A rural Oak Harbor man accused of inducing panic with bomb threats to area schools, including two in Oak Harbor, remains in custody on a $250,000 bond.
Charles Tingler, 22, of North Leutz Road, Salem Township was returned to the Ottawa County Detention Facility following his initial appearance Monday in Ottawa County Municipal Court. He will be assigned a court appointed attorney and return for arraignment at 3 p.m. May 5, a court employee said.
He was originally charged with two counts of inducing panic in connection with the April 21 bomb threats at Oak Harbor High School and Oak Harbor Middle School. However, the paperwork for one of the charges was filed incorrectly but will not be resubmitted, the employee said. Tingler is also the suspect in several other hoax calls at Waite High School, Port Clinton Middle School and the Fremont Wal-Mart.
On May 14, Tingler’s case is scheduled to go before a session of the Ottawa County grand jury, according to Ottawa County Prosecutor Mark Mulligan. If Tingler is indicted, the case will then fall under the jurisdiction of the Ottawa County Common Pleas Court.

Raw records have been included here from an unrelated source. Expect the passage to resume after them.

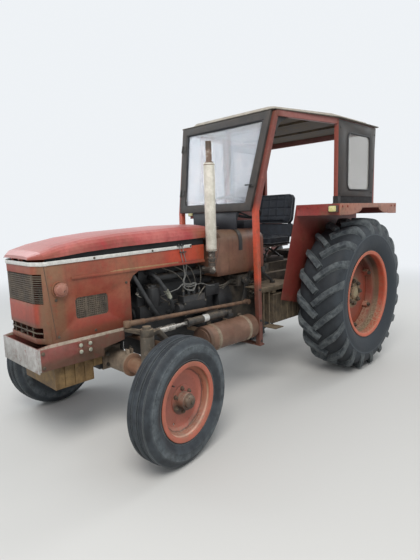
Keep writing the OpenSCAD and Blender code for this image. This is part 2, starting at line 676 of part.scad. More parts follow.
// Bodywork
module side_panels() color("#a8402f") at_axle() union() {
  both() {
    plate_yz(half_w - sheet, sheet) difference() {
      polygon([[nose_end_y + seat, panel_low_z], [panel_rear_y, panel_low_z], [panel_rear_y, 1000],
        [panel_rear_y + 25, 1035], [panel_rear_y + 70, band_low_z], [band_rear_y, band_low_z],
        [band_rear_y, belt_z(band_rear_y) - 4], [nose_end_y + seat, belt_z(nose_end_y) - 4]]);
      round_rect(side_mouth[0], side_mouth[1], 22);
    }
    box([half_w - 14, nose_end_y + 20, 1164], [half_w - sheet / 2, band_rear_y - 1, 1164 + sheet]);
    box([half_w - sheet / 2, nose_y + 197, band_low_z + 4], [half_w + 8, band_rear_y - 1, band_low_z + 18]);
    difference() {
      disc_x(half_w - 1, half_w + 14, nose_y + 120, 1018, 92);
      disc_x(half_w + 4, half_w + 20, nose_y + 120, 1018, 78);
    }
    box([half_w - 30, panel_rear_y - 10, panel_low_z + 1],
      [half_w - sheet / 2, panel_rear_y - 10 + sheet, 1000]);
  }
  // air baffle ahead of the radiator
  box([-half_w + sheet / 2, radiator_y - 30, 1090], [half_w - sheet / 2, radiator_y - 30 + sheet, 1162]);
}
// Outline of the nose in plan at depth d inside the sheet, from its left end round to its right end
function nose_half_plan(d) = concat(
  arc([nose_half - nose_round * tan(nose_slant / 2), nose_y + nose_round], [1, 1] * (nose_round - d),
    -90, nose_slant - 90, 4),
  arc([half_w - side_round, nose_end_y], [1, 1] * (side_round - d), nose_slant - 90, 0, 5));
function nose_plan(d) = concat([for (p = back(nose_half_plan(d))) [-p[0], p[1]]], nose_half_plan(d));
// A band round the nose between two depths
module nose_band(d0, d1, z0, z1) translate([0, 0, z0]) linear_extrude(z1 - z0)
  polygon(concat(nose_plan(d0), back(nose_plan(d1))));
module nose() color("#a8402f") at_axle() union() {
  difference() {
    nose_band(0, sheet, panel_low_z, belt_front_z - 4);
    // the mouth of the grille and the opening below it
    box([-half_w + 16, nose_y - 60, 945], [half_w - 16, nose_side_y - 8, 1108]);
    box([-half_w + 30, nose_y - 60, 752], [half_w - 30, nose_side_y - 14, 812]);
  }
  // brackets and pins of the bonnet's hinge
  both() {
    bar([hinge_x, hinge[0], hinge[1]], [hinge_x, hinge[0] + 9, hinge[1] - 8], 5, 7);
    box([hinge_x - 2.4, nose_y + 1.5, belt_front_z - 14], [hinge_x + 2.4, nose_y + 8, hinge[1] - 5]);
    disc_x(hinge_x - 20, hinge_x + 2, hinge[0], hinge[1], hinge_pin_d);
  }
}
module grille() color("#4b4038") at_axle() union() {
  face = sheet + seat;
  for (z = [950 : 12 : 1100]) nose_band(face + 1, face + 6, z, z + 5);
  for (z = [935, 1109]) nose_band(face, face + 9, z, z + 8);
  for (x = [-150 : 100 : 150]) box([x - 3, nose_y + face + 2, 936], [x + 3, nose_y + face + 10, 1116]);
  for (z = [746, 778, 812]) nose_band(face, face + 4, z, z + 6);
  for (x = [-120 : 80 : 120]) box([x - 3, nose_y + face + 1, 747], [x + 3, nose_y + face + 5, 817]);
  // side grilles behind their openings
  lo = side_mouth[0] - [5, 5];
  hi = side_mouth[1] + [5, 5];
  both() plate_yz(half_w - sheet - seat - 5, 5) difference() {
    polygon([lo, [hi[0], lo[1]], hi, [lo[0], hi[1]]]);
    for (z = [lo[1] + 9 : 12 : hi[1] - 12]) for (i = [0 : 2])
      translate([lo[0] + 10 + i * 68, z]) square([62, 6]);
  }
}
module trim() color("#d8d4cb") at_axle() union() {
  low = -trim_h / 2 - 4;
  ends = [[nose_end_y, belt_z(nose_end_y) + low], [trim_rear_y, belt_z(trim_rear_y) + low]];
  both() plate_yz(half_w, 5) polygon([ends[0], ends[1], ends[1] + [0, trim_h], ends[0] + [0, trim_h]]);
  nose_band(-5, 0, belt_front_z + low, belt_front_z + low + trim_h);
}
// Bonnet: stations from front to back as share of its length, half width, lip height, crown height
bonnet_stations = [
  [0, nose_half - 4, 19, 5],
  [0.004, nose_half + 2, 19, 20],
  [0.0385, half_w + 6, 22, 42],
  [0.1065, half_w + 8, 28, 66],
  [0.221, half_w + 8, 42, 82],
  [0.386, half_w + 8, 54, 92],
  [0.722, half_w + 8, 64, 101],
  [0.908, half_w + 8, 70, 95],
  [0.957, half_w + 4, 70, 85],
  [1, half_w - 14, 68, 42]];
// Half profile of the bonnet's skin: share of the half width and share of the height
bonnet_form = [[1, 0], [1, 0.3], [0.975, 0.52], [0.91, 0.73], [0.8, 0.87], [0.6, 0.95], [0.3, 0.99]];
function bonnet_ring(s, d) = let (
  w = s[1] - d,
  h = max(s[3] - d, 3),
  y = nose_y - 12 + s[0] * (bonnet_rear_y - nose_y + 12),
  z = belt_front_z + s[2]) concat(
  [for (p = bonnet_form) [w * p[0], y, z + h * p[1]]],
  [[0, y, z + h]],
  [for (p = back(bonnet_form)) [-w * p[0], y, z + h * p[1]]]);
module bonnet() color("#b1392f") at_axle() {
  skin([for (s = bonnet_stations) concat(bonnet_ring(s, sheet), back(bonnet_ring(s, 0)))]);
  // hinge eyes, seated under the sheet
  both() difference() {
    union() {
      disc_x(hinge_x - 18, hinge_x - 3, hinge[0], hinge[1], 14);
      box([hinge_x - 17, hinge[0], hinge[1] + 3], [hinge_x - 4, hinge[0] + 8, hinge[1] + 16.7]);
    }
    disc_x(hinge_x - 30, hinge_x + 10, hinge[0], hinge[1], hinge_pin_d + 2 * run);
  }
}
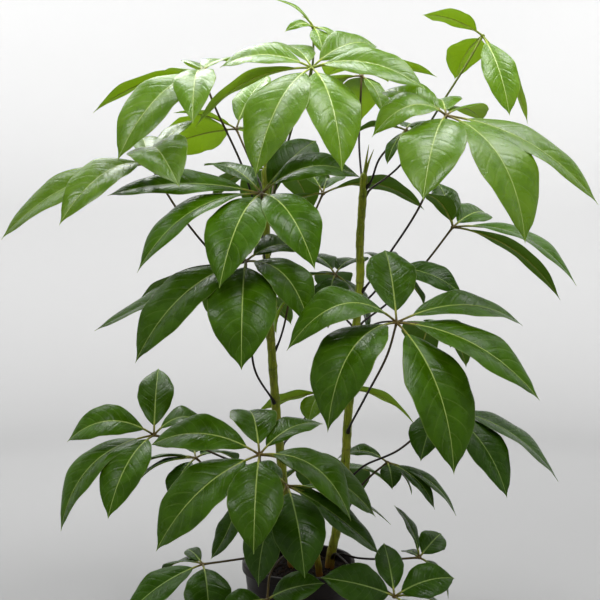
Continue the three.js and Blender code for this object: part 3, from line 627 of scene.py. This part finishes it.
def leaflet_skins(hub, row, index, age):
    """The rib and the blade of a leaflet. Its midrib is a parabola from hub to tip. The blade's rings cross
    it: folded up from the midrib, curling down to the margin, with waves that grow towards the margin and a
    swelling between each two side veins. The upper and the under face meet in a sharp margin."""
    right, back, rise, half_width, arch, roll = row
    reach = np.array([right, back, rise], float)
    along = unit(reach)
    upright = unit(np.array([0, 0, 1.0]) - along[2] * along)
    turn = math.radians(roll)
    normal = upright * math.cos(turn) + np.cross(along, upright) * math.sin(turn)
    hub = np.array(hub, float)

    def midrib_at(s):
        """Place, heading and upward direction of the midrib at shares of the way from hub to tip."""
        place = hub + reach * s[:, None] + normal * (4 * arch * s * (1 - s))[:, None]
        tangent = unit(reach + normal * (4 * arch * (1 - 2 * s))[:, None])
        top = unit(normal - (tangent @ normal)[:, None] * tangent)
        return place, tangent, top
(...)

Authorities arrested Tingler last Friday – just five days after the first calls. They say he admitted to making the threatening calls, which reportedly started as playful talk between Tingler and a friend who stated he did not want to go to school that day. Students had ended classes April 21 and were on their way home and to extra-curricular events when the threats sent school officials into crisis mode.
Tingler reportedly used a mobile phone application called Spoof.com that disguises the caller by leading those on the other end of the line to believe that the call originates from a completely different source.
“Don St. Clair of the (Ottawa County) task force is the one who dealt with the mobile application. It was a good bit of police work,” Mulligan said.
During the investigation, St. Clair was informed the call to the high school appeared to have come from the middle school. Delving further, the found the real caller’s number had been hidden somehow via a cell phone application. He tracked the call to a provider of the suspected application. After a subpoena was issued, the provider turned over the name of the caller and also provided recordings of the calls that neither the schools nor the police had, Mulligan said.
“He also digitally disguised his voice,” Mulligan said of Tingler’s hoax calls. “In one he sounded like an older man. In the other it sounded like a fake young girl’s voice, with almost a Mickey Mouse type voice.”